L'esposizione rientra nel fitto calendario di iniziative di riflessione e dibattito innescate nell’ambito del programma della 30° edizione del Trieste Film Festival, organizzato dall'associazione Alpe Adria Cinema, che quest'anno celebrerà proprio i 30 anni dalla caduta del Muro di Berlino con una serie di eventi cinematografici, espositivi e di approfondimento, in calendario dal 18 al 25 gennaio 2019 in diverse location a Trieste.
“Confine. In geografia politica, linea immaginaria tra due nazioni, che separa i diritti immaginari dell’uno dai diritti immaginari dell’altro.”
Ambrose Bierce
La mostra si apre con due lavori sulla caduta dei controlli di confine fra Italia e Slovenia, avvenuta il 20 dicembre 2007, presentando “Spovednica tihotapev/Confessionale per contrabbandieri”, lavoro video della regista slovena Anja Medved che proprio quella notte ha predisposto un vero e proprio video-confessionale dentro una postazione di controllo sul confine fra Gorizia e Nova Gorica per raccogliere dalle persone accorse per festeggiare lo storico evento, i loro “peccati” legati alle vicende del confine mescolandoli a immagini d'archivio dei tempi della cortina di ferro, e “Passaggi di Stato” dell'artista triestino Carlo Andreasi, reportage fotografico che documenta le postazioni di controllo appena dismesse lungo tutto il confine fra Trieste e il Carso sloveno, in una serie di scatti notturni che raccontano di luoghi abbandonati ancora pieni di vissuto e memorie.
La rassegna prosegue con due lavori visionari che insistono sempre sul confine italo-sloveno con “Visto dalla terra di nessuno”, una spettacolare veduta a volo d’uccello tutta da leggere di una nuova possibile, o impossibile, Trieste, divisa fra Trst e Trieste, di Pavel von Ferluh, che immagina i prossimi sviluppi di una città sempre però caratterizzata da un invalicabile confine, e con “Rimpasti di confine” dell'illustratore sloveno Jan Sedmak che ci fa riflettere sul bisogno di relazione trasformando una strada transfrontaliera - via di transito e comunicazione - in uno spaghetto da arrotolare con la forchetta, invitando così il pubblico a riaprirsi al dialogo: sedersi attorno a un tavolo e mangiare insieme, quale situazione più conviviale per intrecciare nuovamente i fili della Storia?

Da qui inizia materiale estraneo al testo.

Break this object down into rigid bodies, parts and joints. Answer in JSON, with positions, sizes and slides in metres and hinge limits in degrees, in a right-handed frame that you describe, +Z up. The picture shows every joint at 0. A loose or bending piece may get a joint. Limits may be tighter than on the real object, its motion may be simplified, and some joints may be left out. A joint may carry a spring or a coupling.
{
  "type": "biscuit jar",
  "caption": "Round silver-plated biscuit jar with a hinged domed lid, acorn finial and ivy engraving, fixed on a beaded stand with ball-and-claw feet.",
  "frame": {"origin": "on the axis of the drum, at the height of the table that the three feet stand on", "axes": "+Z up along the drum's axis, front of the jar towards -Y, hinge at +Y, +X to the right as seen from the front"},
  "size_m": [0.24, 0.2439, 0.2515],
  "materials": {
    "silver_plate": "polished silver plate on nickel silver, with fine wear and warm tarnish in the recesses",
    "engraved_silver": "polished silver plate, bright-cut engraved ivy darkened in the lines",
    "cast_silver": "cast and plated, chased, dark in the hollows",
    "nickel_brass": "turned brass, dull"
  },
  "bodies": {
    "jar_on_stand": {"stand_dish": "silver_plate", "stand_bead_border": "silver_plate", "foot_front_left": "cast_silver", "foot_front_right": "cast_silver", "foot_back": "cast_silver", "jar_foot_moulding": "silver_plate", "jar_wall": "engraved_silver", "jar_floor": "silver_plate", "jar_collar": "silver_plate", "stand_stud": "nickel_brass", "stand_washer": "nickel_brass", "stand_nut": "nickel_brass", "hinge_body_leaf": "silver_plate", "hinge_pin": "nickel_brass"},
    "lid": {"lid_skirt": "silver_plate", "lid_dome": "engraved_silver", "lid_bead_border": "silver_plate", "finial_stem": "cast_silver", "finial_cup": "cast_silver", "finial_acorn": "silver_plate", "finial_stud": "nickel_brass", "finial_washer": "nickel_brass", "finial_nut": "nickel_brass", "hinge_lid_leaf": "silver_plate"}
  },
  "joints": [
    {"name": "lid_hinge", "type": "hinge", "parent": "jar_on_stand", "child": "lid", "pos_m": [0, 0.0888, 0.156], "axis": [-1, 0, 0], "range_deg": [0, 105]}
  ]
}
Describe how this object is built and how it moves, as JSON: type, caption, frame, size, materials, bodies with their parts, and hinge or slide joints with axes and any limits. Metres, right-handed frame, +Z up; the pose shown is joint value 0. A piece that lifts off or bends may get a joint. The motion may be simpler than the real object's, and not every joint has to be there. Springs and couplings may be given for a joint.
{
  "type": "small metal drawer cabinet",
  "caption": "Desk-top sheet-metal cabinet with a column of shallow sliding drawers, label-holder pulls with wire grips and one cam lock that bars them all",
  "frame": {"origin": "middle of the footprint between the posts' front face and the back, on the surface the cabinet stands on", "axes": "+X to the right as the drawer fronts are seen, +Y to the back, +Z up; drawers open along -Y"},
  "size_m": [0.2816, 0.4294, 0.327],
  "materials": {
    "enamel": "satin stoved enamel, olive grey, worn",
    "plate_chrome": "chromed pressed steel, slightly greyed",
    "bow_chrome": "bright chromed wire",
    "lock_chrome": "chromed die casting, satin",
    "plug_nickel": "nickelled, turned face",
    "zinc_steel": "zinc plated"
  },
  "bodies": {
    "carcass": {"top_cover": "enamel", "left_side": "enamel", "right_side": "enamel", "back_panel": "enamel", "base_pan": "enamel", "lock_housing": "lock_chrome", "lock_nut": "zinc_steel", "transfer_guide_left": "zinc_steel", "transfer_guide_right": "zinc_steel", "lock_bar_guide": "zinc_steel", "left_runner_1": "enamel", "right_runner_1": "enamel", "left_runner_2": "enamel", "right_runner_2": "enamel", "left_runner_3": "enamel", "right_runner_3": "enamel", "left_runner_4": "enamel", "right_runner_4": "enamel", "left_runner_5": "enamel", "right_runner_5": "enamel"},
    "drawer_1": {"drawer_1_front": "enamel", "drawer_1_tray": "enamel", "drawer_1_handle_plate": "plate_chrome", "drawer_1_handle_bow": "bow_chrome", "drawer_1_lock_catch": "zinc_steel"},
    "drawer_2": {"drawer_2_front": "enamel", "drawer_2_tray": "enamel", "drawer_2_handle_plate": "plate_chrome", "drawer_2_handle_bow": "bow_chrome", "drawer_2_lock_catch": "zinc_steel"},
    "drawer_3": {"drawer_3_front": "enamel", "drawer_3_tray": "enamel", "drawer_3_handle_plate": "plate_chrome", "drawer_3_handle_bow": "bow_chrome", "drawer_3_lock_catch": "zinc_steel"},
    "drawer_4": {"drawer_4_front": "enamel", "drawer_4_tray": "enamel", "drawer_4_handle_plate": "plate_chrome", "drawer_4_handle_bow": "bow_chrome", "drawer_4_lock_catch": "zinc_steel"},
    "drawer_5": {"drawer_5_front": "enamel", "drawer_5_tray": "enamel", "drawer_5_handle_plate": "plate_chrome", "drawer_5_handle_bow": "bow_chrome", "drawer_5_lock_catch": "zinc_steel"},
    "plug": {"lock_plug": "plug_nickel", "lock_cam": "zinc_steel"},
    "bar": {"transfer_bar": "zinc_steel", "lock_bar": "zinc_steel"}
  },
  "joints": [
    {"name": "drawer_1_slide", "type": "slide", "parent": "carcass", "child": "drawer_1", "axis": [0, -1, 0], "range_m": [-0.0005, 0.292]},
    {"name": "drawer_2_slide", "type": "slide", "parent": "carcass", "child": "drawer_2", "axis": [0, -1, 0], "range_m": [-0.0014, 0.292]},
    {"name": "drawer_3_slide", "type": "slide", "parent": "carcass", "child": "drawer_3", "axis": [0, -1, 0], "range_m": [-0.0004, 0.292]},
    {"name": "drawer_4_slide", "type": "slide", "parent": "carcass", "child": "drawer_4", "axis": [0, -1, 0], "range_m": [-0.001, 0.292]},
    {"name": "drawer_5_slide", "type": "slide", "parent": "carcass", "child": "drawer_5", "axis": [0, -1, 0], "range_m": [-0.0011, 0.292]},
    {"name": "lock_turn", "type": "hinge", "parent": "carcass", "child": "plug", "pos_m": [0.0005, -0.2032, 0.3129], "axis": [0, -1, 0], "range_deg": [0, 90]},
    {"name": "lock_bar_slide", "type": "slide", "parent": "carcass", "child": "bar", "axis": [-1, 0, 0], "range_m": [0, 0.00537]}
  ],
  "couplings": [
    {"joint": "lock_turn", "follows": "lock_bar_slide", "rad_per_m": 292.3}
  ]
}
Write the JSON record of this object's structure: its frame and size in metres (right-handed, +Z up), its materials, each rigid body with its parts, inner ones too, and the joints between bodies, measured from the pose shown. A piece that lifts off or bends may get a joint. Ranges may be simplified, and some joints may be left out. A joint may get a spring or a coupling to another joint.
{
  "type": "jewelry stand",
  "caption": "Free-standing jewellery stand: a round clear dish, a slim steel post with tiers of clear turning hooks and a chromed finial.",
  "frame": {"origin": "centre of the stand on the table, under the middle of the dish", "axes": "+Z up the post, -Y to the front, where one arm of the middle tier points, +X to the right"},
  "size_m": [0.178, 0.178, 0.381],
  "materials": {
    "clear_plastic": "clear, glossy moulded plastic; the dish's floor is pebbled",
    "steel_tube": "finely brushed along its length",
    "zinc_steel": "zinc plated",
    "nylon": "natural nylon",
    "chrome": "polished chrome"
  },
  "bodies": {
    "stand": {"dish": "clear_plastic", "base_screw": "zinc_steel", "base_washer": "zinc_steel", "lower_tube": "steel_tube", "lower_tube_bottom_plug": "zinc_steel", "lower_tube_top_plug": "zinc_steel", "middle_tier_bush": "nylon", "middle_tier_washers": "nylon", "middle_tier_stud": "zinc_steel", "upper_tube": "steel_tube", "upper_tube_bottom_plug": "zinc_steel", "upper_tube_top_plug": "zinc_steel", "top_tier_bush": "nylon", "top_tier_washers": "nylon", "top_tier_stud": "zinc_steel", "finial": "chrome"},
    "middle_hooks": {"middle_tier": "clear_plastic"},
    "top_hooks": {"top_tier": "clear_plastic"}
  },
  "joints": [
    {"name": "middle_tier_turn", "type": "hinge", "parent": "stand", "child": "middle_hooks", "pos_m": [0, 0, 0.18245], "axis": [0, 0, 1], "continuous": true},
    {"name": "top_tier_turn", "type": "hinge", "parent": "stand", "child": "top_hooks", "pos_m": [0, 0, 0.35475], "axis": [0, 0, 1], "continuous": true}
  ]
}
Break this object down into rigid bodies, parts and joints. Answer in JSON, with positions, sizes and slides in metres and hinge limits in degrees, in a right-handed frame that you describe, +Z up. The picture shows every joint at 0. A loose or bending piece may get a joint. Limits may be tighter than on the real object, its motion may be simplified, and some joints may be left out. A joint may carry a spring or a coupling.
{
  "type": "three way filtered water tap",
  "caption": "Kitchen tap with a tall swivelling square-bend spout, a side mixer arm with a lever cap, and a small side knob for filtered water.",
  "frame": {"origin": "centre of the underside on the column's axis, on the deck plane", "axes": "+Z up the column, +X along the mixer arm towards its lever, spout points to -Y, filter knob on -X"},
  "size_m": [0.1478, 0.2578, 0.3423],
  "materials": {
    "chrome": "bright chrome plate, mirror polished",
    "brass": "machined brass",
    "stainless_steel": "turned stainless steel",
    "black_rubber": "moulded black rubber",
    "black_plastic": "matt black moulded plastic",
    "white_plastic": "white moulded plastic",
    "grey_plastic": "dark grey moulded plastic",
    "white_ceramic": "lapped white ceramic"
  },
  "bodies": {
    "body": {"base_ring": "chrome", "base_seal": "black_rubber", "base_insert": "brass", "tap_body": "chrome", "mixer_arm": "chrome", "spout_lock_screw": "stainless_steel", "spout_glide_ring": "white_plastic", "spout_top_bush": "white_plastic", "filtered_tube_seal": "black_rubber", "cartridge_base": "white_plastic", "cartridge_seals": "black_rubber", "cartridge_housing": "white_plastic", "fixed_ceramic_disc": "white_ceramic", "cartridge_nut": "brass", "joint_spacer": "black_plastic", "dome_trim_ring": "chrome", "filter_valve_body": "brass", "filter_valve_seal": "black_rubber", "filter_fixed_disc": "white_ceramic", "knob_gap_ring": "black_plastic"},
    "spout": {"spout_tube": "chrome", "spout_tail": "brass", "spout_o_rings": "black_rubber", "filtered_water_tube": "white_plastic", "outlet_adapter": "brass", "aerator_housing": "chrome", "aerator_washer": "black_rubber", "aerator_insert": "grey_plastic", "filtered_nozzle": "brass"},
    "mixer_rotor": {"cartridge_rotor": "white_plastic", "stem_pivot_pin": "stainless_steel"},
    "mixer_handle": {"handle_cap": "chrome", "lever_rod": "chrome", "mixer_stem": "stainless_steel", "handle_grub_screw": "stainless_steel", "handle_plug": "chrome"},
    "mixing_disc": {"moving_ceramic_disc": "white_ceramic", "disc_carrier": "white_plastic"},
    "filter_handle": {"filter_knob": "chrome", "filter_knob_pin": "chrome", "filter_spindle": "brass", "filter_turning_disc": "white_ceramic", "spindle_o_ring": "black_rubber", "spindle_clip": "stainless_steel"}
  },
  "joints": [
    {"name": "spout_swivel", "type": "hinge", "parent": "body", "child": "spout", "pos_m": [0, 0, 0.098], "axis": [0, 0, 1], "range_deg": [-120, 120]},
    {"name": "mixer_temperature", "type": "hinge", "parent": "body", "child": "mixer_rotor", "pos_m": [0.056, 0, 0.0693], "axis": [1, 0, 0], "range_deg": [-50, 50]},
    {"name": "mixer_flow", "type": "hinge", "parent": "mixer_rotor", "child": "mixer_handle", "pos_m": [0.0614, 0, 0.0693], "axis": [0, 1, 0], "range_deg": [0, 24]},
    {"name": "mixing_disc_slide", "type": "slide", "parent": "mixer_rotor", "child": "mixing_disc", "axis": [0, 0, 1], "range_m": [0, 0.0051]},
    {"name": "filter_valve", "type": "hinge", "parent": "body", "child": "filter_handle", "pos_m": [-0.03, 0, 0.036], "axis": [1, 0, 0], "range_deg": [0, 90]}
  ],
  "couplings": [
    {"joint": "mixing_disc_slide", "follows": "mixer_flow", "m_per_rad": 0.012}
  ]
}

La mostra prosegue trattando altri due confini lontani dai noi geograficamente, ma molto vicini nelle dinamiche, con “Riski”, cortometraggio di Otto Reuschel che documenta in maniera molto asciutta le vicende di Mohammed, che insieme a decine di giovani ragazzi marocchini tra gli 8 e i 18 anni, vive sulle sponde del Mar Mediterraneo nel porto di Melilla, città autonoma spagnola sulla costa orientale dell’Africa del Nord, vivendo nella speranza di riuscire un giorno a salire clandestinamente su un mercantile diretto verso il continente europeo, e con “Al bordo de la linea: storie di vita al margine”, reportage fotografico di Lea-Sophie Lazić-Reuschel che con pochi ma intensi scatti racconta i sogni e le aspettative delle persone deportate dagli USA al Messico che oggi abitano nel cosiddetto Canale di Tijuana, vivendo letteralmente ai margini del paese che rappresenta il loro “sogno”, restando però anche esclusi e stigmatizzati dalla loro società di origine.
L'esposizione si chiude infine con la documentazione fotografica dello straordinario intervento di arte pubblica e Land Art “Stitching the Border” dell'artista triestina Elisa Vladilo che nel 2010 ha cucito fisicamente con picchetti e nastri dei suoi inconfondibili colori, il confine che separa l'Italia dalla Slovenia sul versante del Monte Sabotino, andando così a ricucire simbolicamente gli strappi della Storia.